The yield on the 4.75 percent bonds of Indian Oil has dropped six basis points, or 0.06 percentage point, to 3.56 percent since the company reported its results on Feb. 13, according to data compiled by Bloomberg.
“I am staying invested in Indian Oil bonds since currently the global risk assessment is fine,” Sergey Dergachev, a fund manager at Frankfurt-based Union Investment that oversees $8.5 billion of emerging-market debt, said in an e-mailed reply on Feb. 29. “Indian Oil is very well in demand for its good credit profile, strong state support and relatively cheap valuation.”

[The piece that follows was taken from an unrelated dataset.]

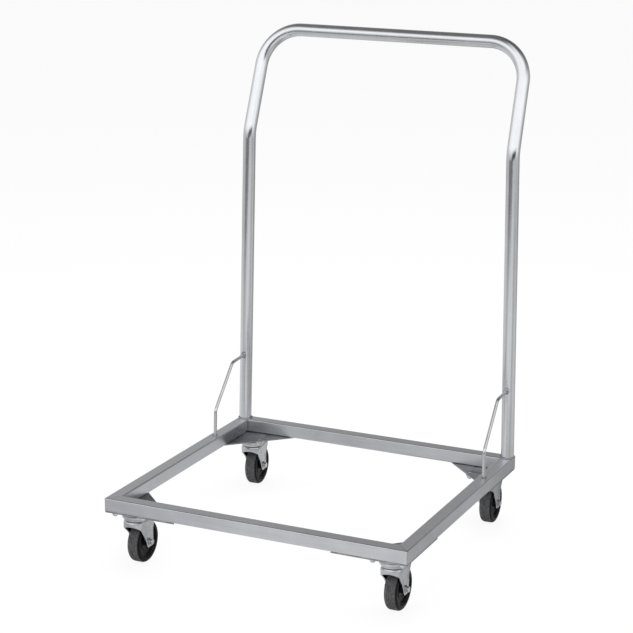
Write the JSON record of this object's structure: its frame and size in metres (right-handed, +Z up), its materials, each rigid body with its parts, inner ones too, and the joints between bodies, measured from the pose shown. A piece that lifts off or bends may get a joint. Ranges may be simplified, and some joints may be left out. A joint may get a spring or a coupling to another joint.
{
  "type": "dish rack dolly",
  "caption": "Square-tube floor dolly for dish racks on swivel casters, with a tall bent push handle braced by thin rods.",
  "frame": {"origin": "on the floor, at the middle of the dolly's outline: midway between the frame's sides, and midway between the front face of the frame and the back of the grip", "axes": "+X to the right as seen from the front, +Y to the rear, where the handle stands, +Z up; metres"},
  "size_m": [0.6, 0.636, 0.9486],
  "materials": {
    "stainless_rail": "square stainless tube, fine lengthwise brushing",
    "gusset_plate": "mill-finish stainless sheet",
    "handle_tube": "round stainless tube, satin polished",
    "brace_rod": "bright drawn stainless rod",
    "weld": "cleaned weld bead",
    "stud_steel": "plain bright steel thread and nut",
    "zinc_plate": "bright zinc plating on pressed steel",
    "pin_steel": "turned steel, oiled",
    "ball_steel": "polished bearing balls in grease",
    "bolt_steel": "bright zinc plating on turned steel",
    "wheel_core": "black moulded nylon",
    "tyre_rubber": "solid black rubber tyre, fine grooves around the tread"
  },
  "bodies": {
    "frame": {"front_rail": "stainless_rail", "rear_rail": "stainless_rail", "left_rail": "stainless_rail", "right_rail": "stainless_rail", "front_left_gusset": "gusset_plate", "front_right_gusset": "gusset_plate", "rear_left_gusset": "gusset_plate", "rear_right_gusset": "gusset_plate", "handle": "handle_tube", "left_brace_rod": "brace_rod", "right_brace_rod": "brace_rod", "post_weld_beads": "weld", "rod_weld_beads": "weld", "caster_studs": "stud_steel", "caster_stud_nuts": "stud_steel", "front_left_top_plate": "zinc_plate", "front_left_king_pin": "pin_steel", "front_left_swivel_balls": "ball_steel", "front_left_race_cup": "zinc_plate", "front_right_top_plate": "zinc_plate", "front_right_king_pin": "pin_steel", "front_right_swivel_balls": "ball_steel", "front_right_race_cup": "zinc_plate", "rear_left_top_plate": "zinc_plate", "rear_left_king_pin": "pin_steel", "rear_left_swivel_balls": "ball_steel", "rear_left_race_cup": "zinc_plate", "rear_right_top_plate": "zinc_plate", "rear_right_king_pin": "pin_steel", "rear_right_swivel_balls": "ball_steel", "rear_right_race_cup": "zinc_plate"},
    "front_left_swivel": {"front_left_fork": "zinc_plate", "front_left_axle_bolt": "bolt_steel", "front_left_axle_washers": "bolt_steel", "front_left_axle_nut": "bolt_steel", "front_left_axle_sleeve": "pin_steel"},
    "front_left_wheel": {"front_left_wheel_core": "wheel_core", "front_left_tyre": "tyre_rubber"},
    "front_right_swivel": {"front_right_fork": "zinc_plate", "front_right_axle_bolt": "bolt_steel", "front_right_axle_washers": "bolt_steel", "front_right_axle_nut": "bolt_steel", "front_right_axle_sleeve": "pin_steel"},
    "front_right_wheel": {"front_right_wheel_core": "wheel_core", "front_right_tyre": "tyre_rubber"},
    "rear_left_swivel": {"rear_left_fork": "zinc_plate", "rear_left_axle_bolt": "bolt_steel", "rear_left_axle_washers": "bolt_steel", "rear_left_axle_nut": "bolt_steel", "rear_left_axle_sleeve": "pin_steel"},
    "rear_left_wheel": {"rear_left_wheel_core": "wheel_core", "rear_left_tyre": "tyre_rubber"},
    "rear_right_swivel": {"rear_right_fork": "zinc_plate", "rear_right_axle_bolt": "bolt_steel", "rear_right_axle_washers": "bolt_steel", "rear_right_axle_nut": "bolt_steel", "rear_right_axle_sleeve": "pin_steel"},
    "rear_right_wheel": {"rear_right_wheel_core": "wheel_core", "rear_right_tyre": "tyre_rubber"}
  },
  "joints": [
    {"name": "front_left_swivel_turn", "type": "hinge", "parent": "frame", "child": "front_left_swivel", "pos_m": [-0.2575, -0.278, 0.0926], "axis": [0, 0, 1], "continuous": true},
    {"name": "front_left_wheel_roll", "type": "hinge", "parent": "front_left_swivel", "child": "front_left_wheel", "pos_m": [-0.2575, -0.253, 0.04], "axis": [1, 0, 0], "continuous": true},
    {"name": "front_right_swivel_turn", "type": "hinge", "parent": "frame", "child": "front_right_swivel", "pos_m": [0.2575, -0.278, 0.0926], "axis": [0, 0, 1], "continuous": true},
    {"name": "front_right_wheel_roll", "type": "hinge", "parent": "front_right_swivel", "child": "front_right_wheel", "pos_m": [0.2575, -0.253, 0.04], "axis": [1, 0, 0], "continuous": true},
    {"name": "rear_left_swivel_turn", "type": "hinge", "parent": "frame", "child": "rear_left_swivel", "pos_m": [-0.2575, 0.202, 0.0926], "axis": [0, 0, 1], "continuous": true},
    {"name": "rear_left_wheel_roll", "type": "hinge", "parent": "rear_left_swivel", "child": "rear_left_wheel", "pos_m": [-0.25924, 0.22694, 0.04], "axis": [0.9976, 0.0698, 0], "continuous": true},
    {"name": "rear_right_swivel_turn", "type": "hinge", "parent": "frame", "child": "rear_right_swivel", "pos_m": [0.2575, 0.202, 0.0926], "axis": [0, 0, 1], "continuous": true},
    {"name": "rear_right_wheel_roll", "type": "hinge", "parent": "rear_right_swivel", "child": "rear_right_wheel", "pos_m": [0.25663, 0.22698, 0.04], "axis": [0.9994, 0.0349, 0], "continuous": true}
  ]
}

The yield on Reliance Industries’ 10.375 percent dollar notes due June 2016 rose three basis points to 4.85 percent today, taking its increase for this month to 13 basis points, according to data compiled by Bloomberg. The refiner, controlled by billionaire Mukesh Ambani, reported its first quarterly drop in more than two years in the three months ended December.

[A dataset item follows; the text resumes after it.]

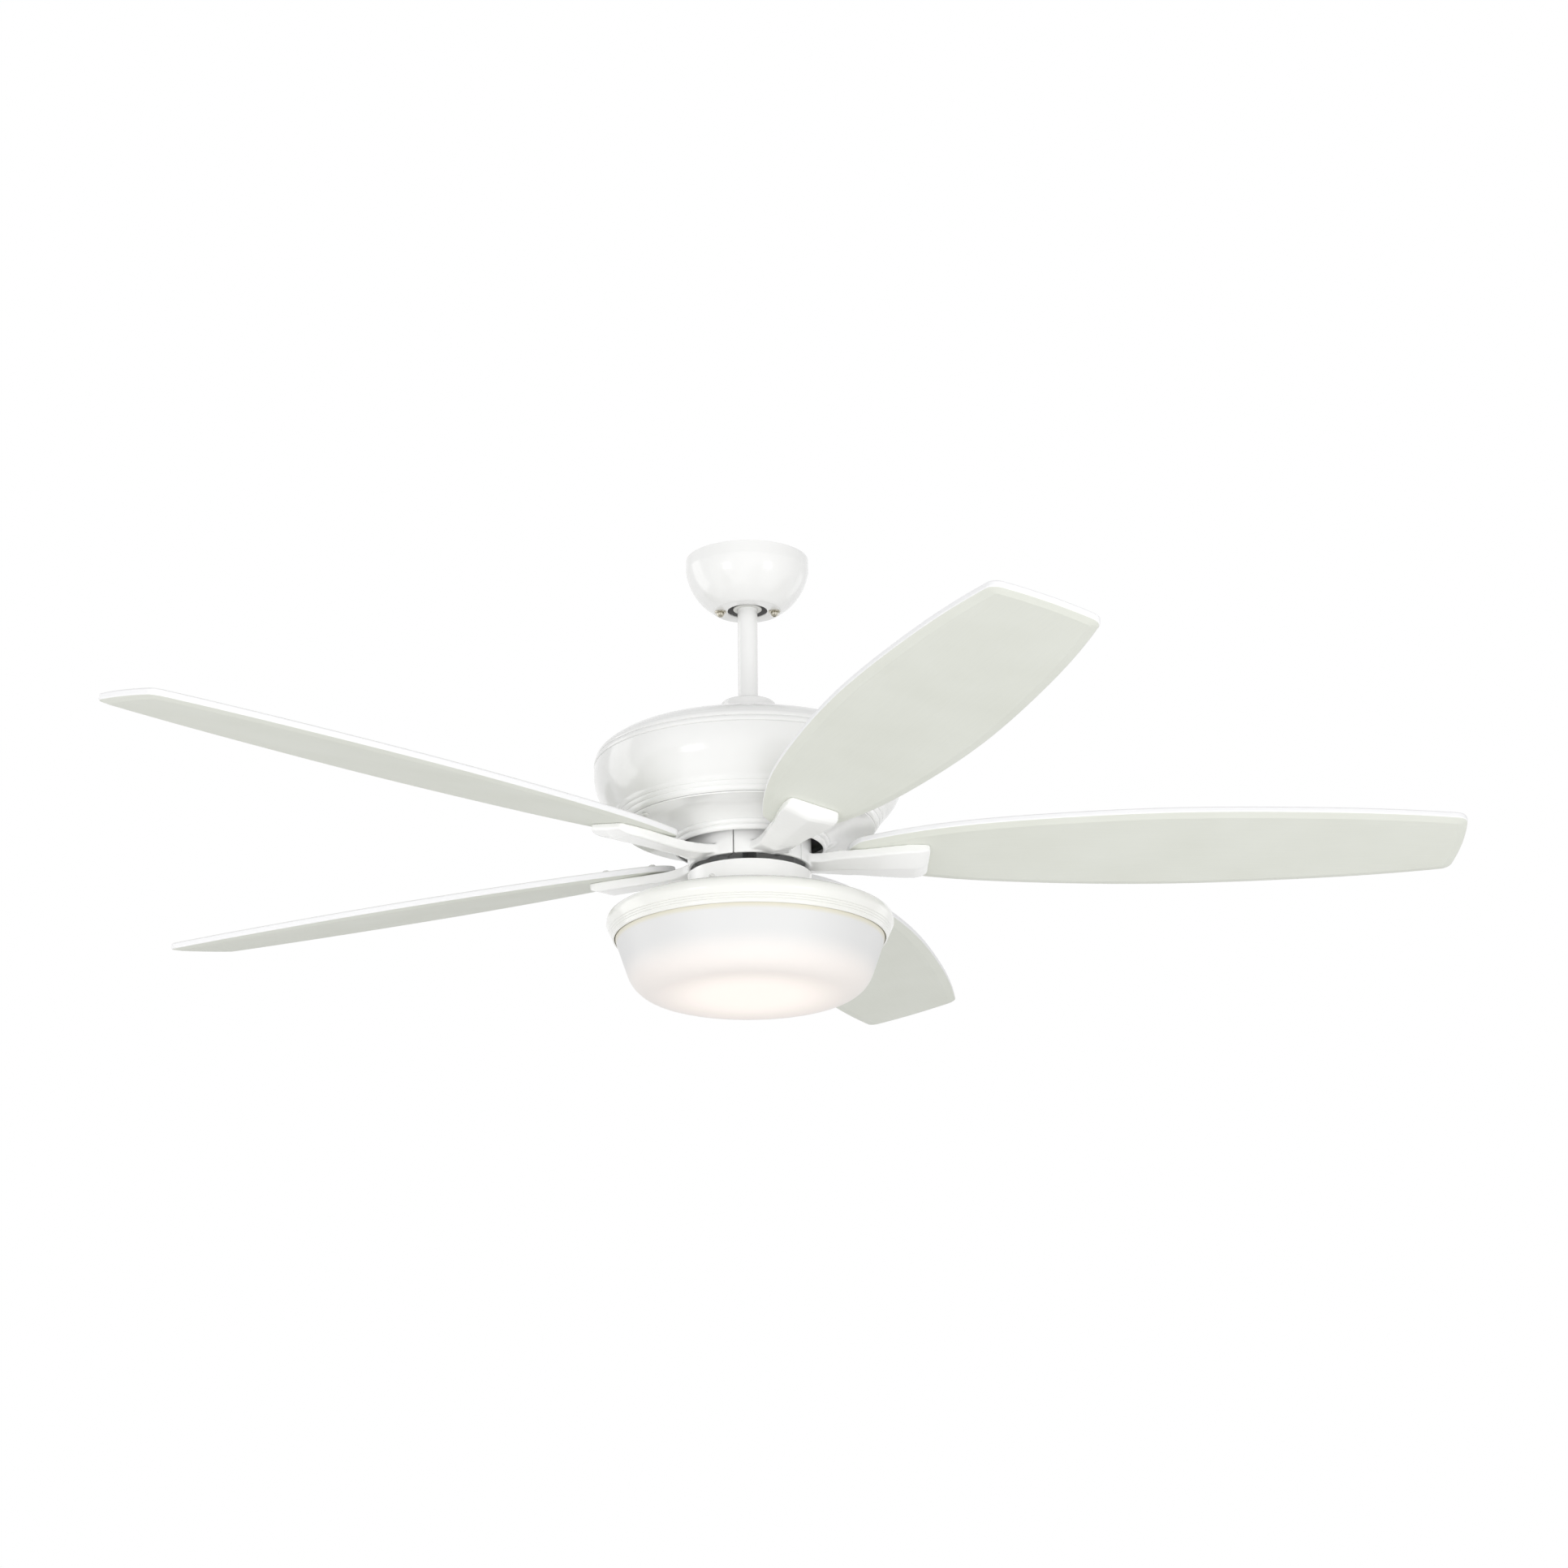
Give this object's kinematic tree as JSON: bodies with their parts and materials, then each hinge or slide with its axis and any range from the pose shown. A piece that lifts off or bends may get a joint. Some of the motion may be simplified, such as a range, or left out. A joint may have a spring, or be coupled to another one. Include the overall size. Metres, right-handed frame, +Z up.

The government’s benchmark 8.79 percent notes due November 2021 fell for a fourth straight day, rising one basis point from March 7 to 8.25 percent, on speculation any increase in fuel prices will stoke inflation. India’s financial markets were closed yesterday for a public holiday.
The difference in yields between rupee-denominated debt due in a decade and similar-maturity U.S. Treasuries has widened 190 basis points from a year ago to 621 basis points, according to data compiled by Bloomberg.
Dollar-based bond investors earned 7.2 percent this year from Indian securities, the highest in Asia after Vietnamese notes that returned 8.9 percent, according to regional debt markets monitored by HSBC Holdings Plc.
Clariden Leu AG, which oversees about $100 billion in assets, isn’t looking to add to its holdings of Indian Oil bonds. Dollar notes issued by Reliance Industries are more attractive as the company doesn’t need to sell fuels at government-set prices, according to the Swiss private bank.
“A hike in gasoline prices would be positive for Indian Oil, but it doesn’t change the long-term story,” Dorothea Froehlich, a Zurich-based fund manager at Clariden Leu, said in an interview on March 7. “I would still prefer Reliance at the same price.”
Shares (IOCL) of Indian Oil have climbed 8.6 percent this year, compared with a 12.4 percent increase in Reliance Industries and a 13.2 percent gain in the benchmark Sensitive Index. (SENSEX)
The rupee advanced 0.7 percent to 49.93 per dollar today, taking its appreciation for the year to 6.3 percent, the most among Asia’s 11 most-traded currencies.
India’s bond risk is falling on speculation a cut in subsidies will help narrow the government’s budget deficit. The cost of protecting the debt of State Bank of India using credit- default swaps was 321 basis points on March 8, compared with 395 basis points at the end of last year, according to CMA, which is owned by CME Group Inc. and compiles prices quoted by dealers in privately negotiated markets. Some investors consider the lender a proxy for the sovereign. The swaps pay face value should a company fail to adhere to its agreements.
The government may allow state-owned refiners to raise fuel prices following the conclusion of elections in five states this week, according to ICRA Ltd., the local affiliate of Moody’s Investors Service, and Kokusai Asset Management Co., which sold Japan’s first India-dedicated bond fund in August.
“The government may decide to cut its heavy subsidy burden and raise retail prices,” Takahide Irimura, the head of emerging-market research in Tokyo at Kokusai Asset Management Co. that oversees $51 billion, said March 6. “It decision may also be influenced by the end of elections this week.”